* What is being asked *
Start at the line containing "build_frames(finishes)", stop at the line containing "for node in", and set down every line in that stretch exactly as written, and nothing else.

* Material for this exercise *
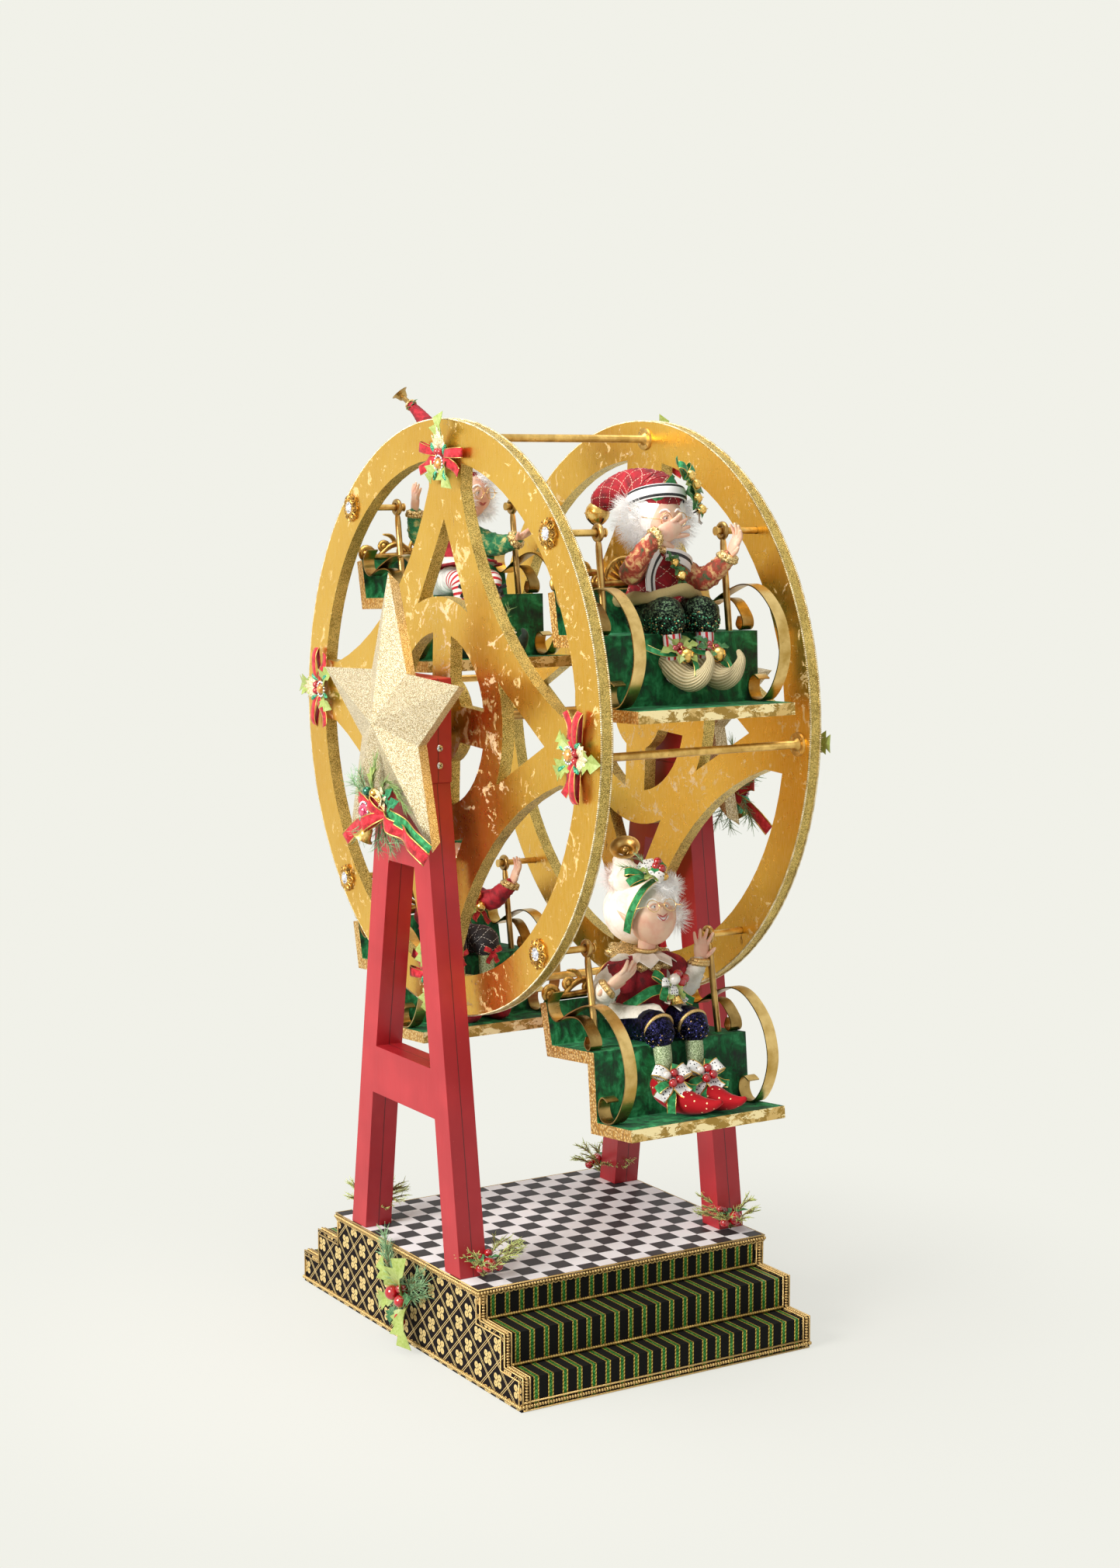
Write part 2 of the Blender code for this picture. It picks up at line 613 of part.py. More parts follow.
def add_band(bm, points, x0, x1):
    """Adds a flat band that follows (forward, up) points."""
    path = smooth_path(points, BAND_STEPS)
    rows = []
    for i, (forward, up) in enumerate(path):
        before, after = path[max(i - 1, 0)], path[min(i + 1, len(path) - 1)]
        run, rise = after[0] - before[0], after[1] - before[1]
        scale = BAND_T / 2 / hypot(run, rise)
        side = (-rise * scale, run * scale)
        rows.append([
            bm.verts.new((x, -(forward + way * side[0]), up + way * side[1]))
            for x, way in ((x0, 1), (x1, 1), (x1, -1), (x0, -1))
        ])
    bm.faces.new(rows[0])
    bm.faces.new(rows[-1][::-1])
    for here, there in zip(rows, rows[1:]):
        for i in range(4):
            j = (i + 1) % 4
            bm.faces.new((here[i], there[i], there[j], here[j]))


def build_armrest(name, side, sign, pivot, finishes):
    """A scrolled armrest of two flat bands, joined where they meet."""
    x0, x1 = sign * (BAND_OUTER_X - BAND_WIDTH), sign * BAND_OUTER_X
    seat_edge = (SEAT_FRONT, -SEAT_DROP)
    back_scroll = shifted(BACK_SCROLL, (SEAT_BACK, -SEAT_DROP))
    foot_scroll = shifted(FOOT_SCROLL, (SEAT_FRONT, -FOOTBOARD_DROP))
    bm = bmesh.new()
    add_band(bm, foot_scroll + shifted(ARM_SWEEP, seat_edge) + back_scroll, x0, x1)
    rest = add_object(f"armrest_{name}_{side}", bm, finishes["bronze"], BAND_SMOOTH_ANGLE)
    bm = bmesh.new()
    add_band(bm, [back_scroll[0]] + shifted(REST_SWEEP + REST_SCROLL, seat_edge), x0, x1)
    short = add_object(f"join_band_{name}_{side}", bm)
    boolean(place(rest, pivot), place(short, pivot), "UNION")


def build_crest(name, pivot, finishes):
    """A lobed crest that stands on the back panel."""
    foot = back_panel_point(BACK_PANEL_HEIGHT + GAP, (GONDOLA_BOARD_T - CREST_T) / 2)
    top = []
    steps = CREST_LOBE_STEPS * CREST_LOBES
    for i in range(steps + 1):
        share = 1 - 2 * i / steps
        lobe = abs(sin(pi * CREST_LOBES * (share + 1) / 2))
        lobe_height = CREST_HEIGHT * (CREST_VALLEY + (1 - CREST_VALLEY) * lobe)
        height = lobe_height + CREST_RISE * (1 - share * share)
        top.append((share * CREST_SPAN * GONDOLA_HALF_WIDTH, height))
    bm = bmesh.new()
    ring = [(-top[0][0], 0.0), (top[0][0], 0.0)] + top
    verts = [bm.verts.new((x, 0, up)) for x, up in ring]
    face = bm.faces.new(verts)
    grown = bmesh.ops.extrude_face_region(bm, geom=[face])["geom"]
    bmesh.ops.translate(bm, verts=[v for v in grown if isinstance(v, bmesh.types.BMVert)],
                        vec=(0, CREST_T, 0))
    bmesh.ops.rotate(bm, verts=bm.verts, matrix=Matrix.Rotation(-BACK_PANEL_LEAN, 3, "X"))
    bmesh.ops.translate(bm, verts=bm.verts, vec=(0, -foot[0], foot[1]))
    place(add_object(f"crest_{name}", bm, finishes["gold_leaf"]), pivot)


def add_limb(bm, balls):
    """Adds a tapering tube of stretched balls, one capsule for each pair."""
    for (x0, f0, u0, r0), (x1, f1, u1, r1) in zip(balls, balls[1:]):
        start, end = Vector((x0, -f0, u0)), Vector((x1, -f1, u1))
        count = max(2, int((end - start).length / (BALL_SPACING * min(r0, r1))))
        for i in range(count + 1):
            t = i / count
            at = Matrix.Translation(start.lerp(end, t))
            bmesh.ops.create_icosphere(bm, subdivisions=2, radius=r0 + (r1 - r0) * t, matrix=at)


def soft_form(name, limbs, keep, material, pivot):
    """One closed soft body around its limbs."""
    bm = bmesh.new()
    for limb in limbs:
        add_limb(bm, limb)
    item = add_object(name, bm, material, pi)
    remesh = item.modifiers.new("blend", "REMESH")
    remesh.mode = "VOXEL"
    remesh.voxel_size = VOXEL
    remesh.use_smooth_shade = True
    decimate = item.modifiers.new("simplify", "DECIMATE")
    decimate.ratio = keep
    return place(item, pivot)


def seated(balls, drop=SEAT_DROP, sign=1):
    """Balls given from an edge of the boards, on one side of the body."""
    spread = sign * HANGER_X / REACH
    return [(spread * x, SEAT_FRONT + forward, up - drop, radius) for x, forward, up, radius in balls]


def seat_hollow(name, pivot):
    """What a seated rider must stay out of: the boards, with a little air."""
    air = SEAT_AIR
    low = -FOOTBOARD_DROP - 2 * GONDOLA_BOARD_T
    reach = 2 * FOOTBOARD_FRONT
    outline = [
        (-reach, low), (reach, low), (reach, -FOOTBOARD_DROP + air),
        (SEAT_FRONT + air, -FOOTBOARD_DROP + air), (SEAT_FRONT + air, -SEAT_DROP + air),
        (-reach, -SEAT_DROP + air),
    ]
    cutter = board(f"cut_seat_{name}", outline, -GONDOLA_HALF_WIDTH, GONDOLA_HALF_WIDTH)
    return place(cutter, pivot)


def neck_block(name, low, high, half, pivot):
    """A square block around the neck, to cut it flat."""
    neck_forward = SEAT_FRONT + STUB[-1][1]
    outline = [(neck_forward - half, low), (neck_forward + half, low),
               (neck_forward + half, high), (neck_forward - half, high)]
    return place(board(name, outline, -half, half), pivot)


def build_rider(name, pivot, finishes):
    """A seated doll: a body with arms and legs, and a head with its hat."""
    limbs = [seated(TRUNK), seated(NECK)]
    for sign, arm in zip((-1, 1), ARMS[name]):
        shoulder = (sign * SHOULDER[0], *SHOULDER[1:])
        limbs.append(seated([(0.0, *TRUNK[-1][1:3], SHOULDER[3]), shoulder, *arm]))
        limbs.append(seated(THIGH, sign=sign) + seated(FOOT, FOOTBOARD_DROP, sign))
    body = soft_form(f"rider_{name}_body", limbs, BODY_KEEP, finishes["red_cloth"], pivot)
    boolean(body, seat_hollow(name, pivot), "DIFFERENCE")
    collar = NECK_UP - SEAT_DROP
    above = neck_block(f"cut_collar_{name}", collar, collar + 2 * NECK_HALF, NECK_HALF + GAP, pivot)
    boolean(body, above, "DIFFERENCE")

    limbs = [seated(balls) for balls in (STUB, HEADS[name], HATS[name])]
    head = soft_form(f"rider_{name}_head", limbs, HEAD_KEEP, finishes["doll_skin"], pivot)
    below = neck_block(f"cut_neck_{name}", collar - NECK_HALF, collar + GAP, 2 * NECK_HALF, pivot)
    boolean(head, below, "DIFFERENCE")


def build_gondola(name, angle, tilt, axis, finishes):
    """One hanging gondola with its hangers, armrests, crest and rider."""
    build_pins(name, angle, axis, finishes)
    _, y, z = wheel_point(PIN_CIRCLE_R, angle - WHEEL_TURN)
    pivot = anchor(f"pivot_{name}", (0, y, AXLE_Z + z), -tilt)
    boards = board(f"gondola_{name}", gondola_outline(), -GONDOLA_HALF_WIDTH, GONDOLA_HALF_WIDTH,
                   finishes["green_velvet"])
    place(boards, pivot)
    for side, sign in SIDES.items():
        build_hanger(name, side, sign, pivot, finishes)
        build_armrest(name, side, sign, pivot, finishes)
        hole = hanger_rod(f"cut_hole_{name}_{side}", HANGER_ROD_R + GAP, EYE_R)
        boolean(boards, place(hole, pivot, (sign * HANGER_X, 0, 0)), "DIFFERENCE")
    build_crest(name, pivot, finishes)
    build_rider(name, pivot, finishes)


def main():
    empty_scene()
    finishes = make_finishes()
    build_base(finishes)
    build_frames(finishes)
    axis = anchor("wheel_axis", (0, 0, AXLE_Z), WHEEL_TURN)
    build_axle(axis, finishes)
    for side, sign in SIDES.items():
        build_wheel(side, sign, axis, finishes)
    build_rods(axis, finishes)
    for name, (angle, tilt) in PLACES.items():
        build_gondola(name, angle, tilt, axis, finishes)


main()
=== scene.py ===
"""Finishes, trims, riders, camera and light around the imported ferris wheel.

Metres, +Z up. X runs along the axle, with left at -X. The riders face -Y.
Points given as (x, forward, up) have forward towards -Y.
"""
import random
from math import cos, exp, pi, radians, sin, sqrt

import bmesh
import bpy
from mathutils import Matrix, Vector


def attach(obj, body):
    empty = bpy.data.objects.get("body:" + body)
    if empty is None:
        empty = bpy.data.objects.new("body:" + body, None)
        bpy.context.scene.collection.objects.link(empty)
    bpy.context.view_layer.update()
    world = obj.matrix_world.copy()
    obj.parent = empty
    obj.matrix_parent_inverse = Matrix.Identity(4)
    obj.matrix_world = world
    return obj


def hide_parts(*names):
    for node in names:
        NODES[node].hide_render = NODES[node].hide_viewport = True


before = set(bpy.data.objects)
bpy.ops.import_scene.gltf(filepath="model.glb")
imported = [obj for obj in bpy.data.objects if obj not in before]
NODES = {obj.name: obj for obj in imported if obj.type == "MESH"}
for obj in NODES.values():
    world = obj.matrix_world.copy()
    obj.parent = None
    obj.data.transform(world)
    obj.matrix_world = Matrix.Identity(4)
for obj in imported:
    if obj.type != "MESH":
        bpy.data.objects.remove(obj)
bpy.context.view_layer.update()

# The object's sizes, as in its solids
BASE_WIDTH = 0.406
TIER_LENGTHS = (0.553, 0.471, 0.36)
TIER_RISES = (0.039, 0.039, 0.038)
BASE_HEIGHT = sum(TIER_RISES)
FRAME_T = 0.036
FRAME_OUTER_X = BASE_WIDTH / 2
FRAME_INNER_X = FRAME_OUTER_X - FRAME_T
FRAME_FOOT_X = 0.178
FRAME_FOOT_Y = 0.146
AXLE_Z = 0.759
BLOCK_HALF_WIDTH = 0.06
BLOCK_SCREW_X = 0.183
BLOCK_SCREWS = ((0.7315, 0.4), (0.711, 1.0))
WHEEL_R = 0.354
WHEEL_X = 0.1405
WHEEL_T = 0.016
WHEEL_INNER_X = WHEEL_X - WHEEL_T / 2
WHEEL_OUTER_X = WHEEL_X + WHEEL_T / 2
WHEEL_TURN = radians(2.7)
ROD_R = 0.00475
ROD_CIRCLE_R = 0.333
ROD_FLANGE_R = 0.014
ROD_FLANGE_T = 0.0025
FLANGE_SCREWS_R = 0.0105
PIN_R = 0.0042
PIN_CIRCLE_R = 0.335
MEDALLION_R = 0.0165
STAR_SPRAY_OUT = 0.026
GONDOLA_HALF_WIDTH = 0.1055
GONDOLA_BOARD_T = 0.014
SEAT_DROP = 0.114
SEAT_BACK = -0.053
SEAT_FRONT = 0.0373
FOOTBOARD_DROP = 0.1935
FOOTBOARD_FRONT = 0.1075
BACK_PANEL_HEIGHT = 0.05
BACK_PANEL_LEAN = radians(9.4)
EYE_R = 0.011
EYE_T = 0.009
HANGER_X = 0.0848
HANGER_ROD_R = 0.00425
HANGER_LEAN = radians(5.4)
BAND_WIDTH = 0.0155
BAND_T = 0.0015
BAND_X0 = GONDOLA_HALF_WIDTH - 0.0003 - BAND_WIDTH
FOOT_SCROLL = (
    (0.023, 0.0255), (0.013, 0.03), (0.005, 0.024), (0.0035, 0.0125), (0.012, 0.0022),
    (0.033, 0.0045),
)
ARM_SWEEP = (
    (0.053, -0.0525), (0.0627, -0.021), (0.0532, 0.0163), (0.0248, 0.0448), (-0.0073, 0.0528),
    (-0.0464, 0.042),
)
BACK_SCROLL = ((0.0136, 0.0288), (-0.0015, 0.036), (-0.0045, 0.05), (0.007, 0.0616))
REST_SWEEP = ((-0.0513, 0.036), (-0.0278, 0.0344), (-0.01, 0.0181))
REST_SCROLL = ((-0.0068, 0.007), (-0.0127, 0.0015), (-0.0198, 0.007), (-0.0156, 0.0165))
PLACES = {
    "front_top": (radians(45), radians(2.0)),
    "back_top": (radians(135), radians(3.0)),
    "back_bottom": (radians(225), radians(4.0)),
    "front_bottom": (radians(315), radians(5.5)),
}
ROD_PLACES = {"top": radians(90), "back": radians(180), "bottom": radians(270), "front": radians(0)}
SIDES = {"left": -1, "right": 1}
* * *
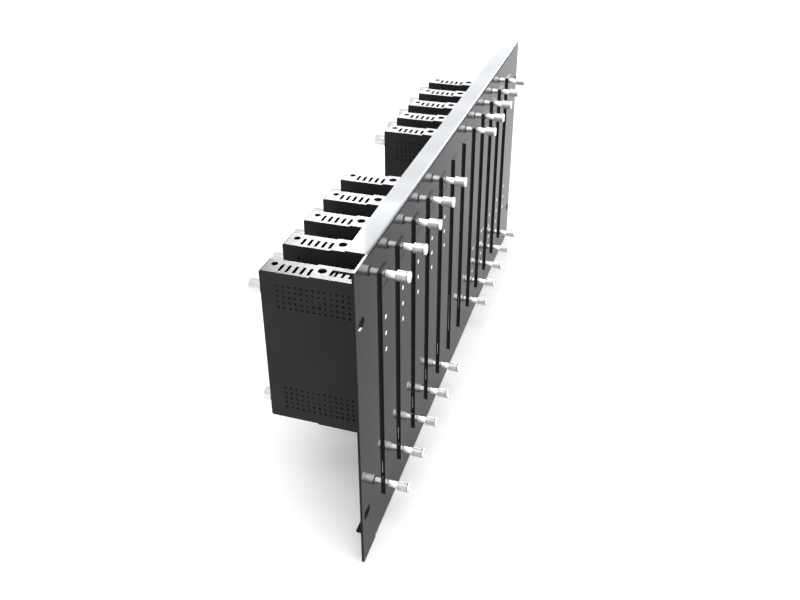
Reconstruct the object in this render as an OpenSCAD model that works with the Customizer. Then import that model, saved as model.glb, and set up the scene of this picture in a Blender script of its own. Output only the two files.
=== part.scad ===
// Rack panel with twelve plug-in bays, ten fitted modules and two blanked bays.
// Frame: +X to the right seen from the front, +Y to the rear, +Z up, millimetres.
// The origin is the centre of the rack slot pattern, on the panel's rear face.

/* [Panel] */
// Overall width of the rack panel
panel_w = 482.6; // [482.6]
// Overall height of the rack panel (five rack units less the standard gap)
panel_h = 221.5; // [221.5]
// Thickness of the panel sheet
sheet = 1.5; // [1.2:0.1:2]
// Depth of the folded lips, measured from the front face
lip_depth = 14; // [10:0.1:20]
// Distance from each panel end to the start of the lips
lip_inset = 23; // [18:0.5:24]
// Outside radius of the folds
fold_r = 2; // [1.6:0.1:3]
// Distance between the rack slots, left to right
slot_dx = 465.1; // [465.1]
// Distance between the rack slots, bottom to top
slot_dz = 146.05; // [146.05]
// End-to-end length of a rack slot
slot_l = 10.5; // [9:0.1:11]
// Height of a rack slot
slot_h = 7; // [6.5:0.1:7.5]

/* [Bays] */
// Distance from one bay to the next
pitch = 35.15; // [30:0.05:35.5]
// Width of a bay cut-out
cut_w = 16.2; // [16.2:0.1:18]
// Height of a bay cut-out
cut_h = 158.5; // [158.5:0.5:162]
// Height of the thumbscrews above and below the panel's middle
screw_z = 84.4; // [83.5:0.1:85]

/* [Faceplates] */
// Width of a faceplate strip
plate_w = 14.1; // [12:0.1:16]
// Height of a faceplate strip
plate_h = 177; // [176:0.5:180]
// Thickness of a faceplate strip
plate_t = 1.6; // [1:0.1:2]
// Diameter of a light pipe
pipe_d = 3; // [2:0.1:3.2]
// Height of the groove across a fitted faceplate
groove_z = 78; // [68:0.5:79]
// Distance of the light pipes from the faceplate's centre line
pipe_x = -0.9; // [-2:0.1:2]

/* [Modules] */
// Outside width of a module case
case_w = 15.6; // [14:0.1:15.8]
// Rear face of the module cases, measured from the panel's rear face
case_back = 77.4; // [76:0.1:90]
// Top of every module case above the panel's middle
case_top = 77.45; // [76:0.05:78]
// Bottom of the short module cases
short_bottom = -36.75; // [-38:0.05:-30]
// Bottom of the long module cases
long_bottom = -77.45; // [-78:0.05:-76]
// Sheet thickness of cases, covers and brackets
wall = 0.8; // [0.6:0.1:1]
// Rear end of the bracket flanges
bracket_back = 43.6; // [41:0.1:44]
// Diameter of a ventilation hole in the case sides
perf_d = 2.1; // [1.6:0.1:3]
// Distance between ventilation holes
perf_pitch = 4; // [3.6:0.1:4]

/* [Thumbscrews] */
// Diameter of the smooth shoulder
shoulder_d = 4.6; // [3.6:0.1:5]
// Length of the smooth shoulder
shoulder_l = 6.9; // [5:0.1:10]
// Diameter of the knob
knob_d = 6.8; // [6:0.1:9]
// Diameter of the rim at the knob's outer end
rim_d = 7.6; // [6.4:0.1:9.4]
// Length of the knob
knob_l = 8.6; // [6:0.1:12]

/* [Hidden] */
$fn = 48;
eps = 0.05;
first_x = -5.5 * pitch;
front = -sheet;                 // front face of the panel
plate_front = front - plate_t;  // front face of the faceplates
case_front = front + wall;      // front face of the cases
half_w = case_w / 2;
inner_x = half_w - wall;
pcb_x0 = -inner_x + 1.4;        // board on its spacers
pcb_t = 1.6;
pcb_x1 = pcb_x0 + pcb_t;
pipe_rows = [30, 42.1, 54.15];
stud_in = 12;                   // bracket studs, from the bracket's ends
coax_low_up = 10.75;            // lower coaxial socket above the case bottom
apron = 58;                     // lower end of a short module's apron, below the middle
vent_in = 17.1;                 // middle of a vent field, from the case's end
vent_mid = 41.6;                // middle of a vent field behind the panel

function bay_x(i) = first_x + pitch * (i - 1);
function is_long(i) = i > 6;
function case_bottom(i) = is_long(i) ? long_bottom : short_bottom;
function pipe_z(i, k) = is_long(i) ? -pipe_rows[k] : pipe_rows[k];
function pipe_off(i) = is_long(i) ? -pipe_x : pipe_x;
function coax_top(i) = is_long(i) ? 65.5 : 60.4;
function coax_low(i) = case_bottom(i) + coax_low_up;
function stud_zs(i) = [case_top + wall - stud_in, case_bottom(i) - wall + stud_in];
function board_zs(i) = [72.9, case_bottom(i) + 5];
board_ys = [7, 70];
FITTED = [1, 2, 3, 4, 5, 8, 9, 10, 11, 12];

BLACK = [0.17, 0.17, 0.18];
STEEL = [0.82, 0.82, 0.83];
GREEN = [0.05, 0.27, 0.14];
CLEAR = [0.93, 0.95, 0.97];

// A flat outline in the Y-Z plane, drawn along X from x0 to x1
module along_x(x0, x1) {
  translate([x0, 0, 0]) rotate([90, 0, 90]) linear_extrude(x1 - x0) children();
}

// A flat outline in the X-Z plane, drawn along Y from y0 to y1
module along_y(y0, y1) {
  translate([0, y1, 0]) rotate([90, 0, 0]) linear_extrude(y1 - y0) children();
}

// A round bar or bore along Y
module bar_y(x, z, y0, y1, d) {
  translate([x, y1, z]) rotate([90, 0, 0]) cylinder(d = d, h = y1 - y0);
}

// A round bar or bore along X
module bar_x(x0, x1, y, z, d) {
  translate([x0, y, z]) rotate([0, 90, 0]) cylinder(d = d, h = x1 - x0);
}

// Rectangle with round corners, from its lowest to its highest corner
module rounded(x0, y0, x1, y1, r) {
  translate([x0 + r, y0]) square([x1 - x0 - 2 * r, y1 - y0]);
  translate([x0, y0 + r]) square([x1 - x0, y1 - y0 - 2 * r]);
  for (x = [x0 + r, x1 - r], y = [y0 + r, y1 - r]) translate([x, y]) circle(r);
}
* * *
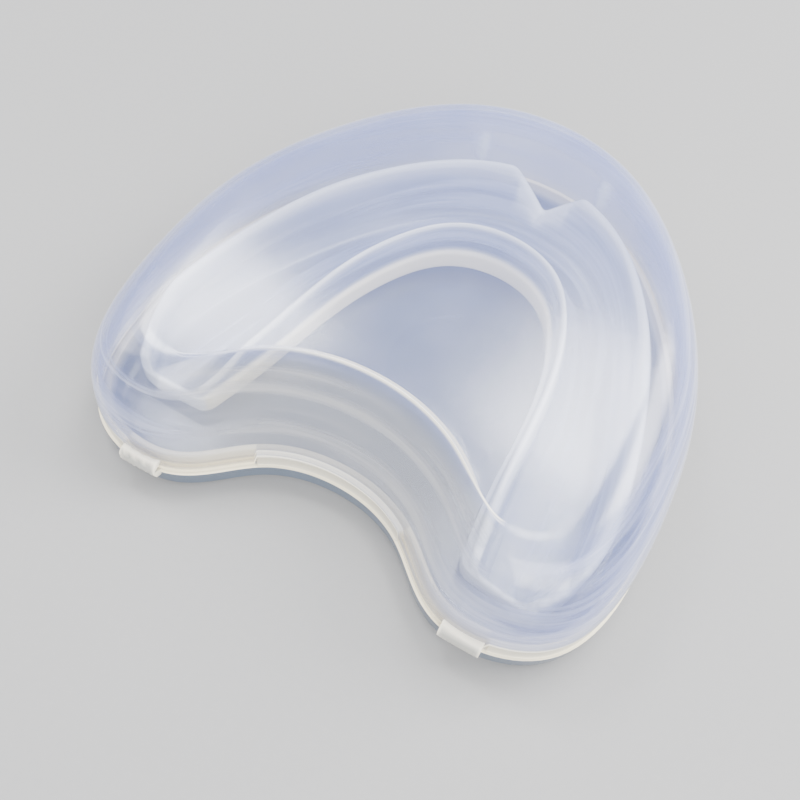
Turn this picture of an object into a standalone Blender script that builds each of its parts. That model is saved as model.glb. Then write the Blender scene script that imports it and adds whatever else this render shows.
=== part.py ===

* Answer *
    build_frames(finishes)
    axis = anchor("wheel_axis", (0, 0, AXLE_Z), WHEEL_TURN)
    build_axle(axis, finishes)
    for side, sign in SIDES.items():
        build_wheel(side, sign, axis, finishes)
    build_rods(axis, finishes)
    for name, (angle, tilt) in PLACES.items():
        build_gondola(name, angle, tilt, axis, finishes)


main()
=== scene.py ===
"""Finishes, trims, riders, camera and light around the imported ferris wheel.

Metres, +Z up. X runs along the axle, with left at -X. The riders face -Y.
Points given as (x, forward, up) have forward towards -Y.
"""
import random
from math import cos, exp, pi, radians, sin, sqrt

import bmesh
import bpy
from mathutils import Matrix, Vector


def attach(obj, body):
    empty = bpy.data.objects.get("body:" + body)
    if empty is None:
        empty = bpy.data.objects.new("body:" + body, None)
        bpy.context.scene.collection.objects.link(empty)
    bpy.context.view_layer.update()
    world = obj.matrix_world.copy()
    obj.parent = empty
    obj.matrix_parent_inverse = Matrix.Identity(4)
    obj.matrix_world = world
    return obj


def hide_parts(*names):
    for node in names:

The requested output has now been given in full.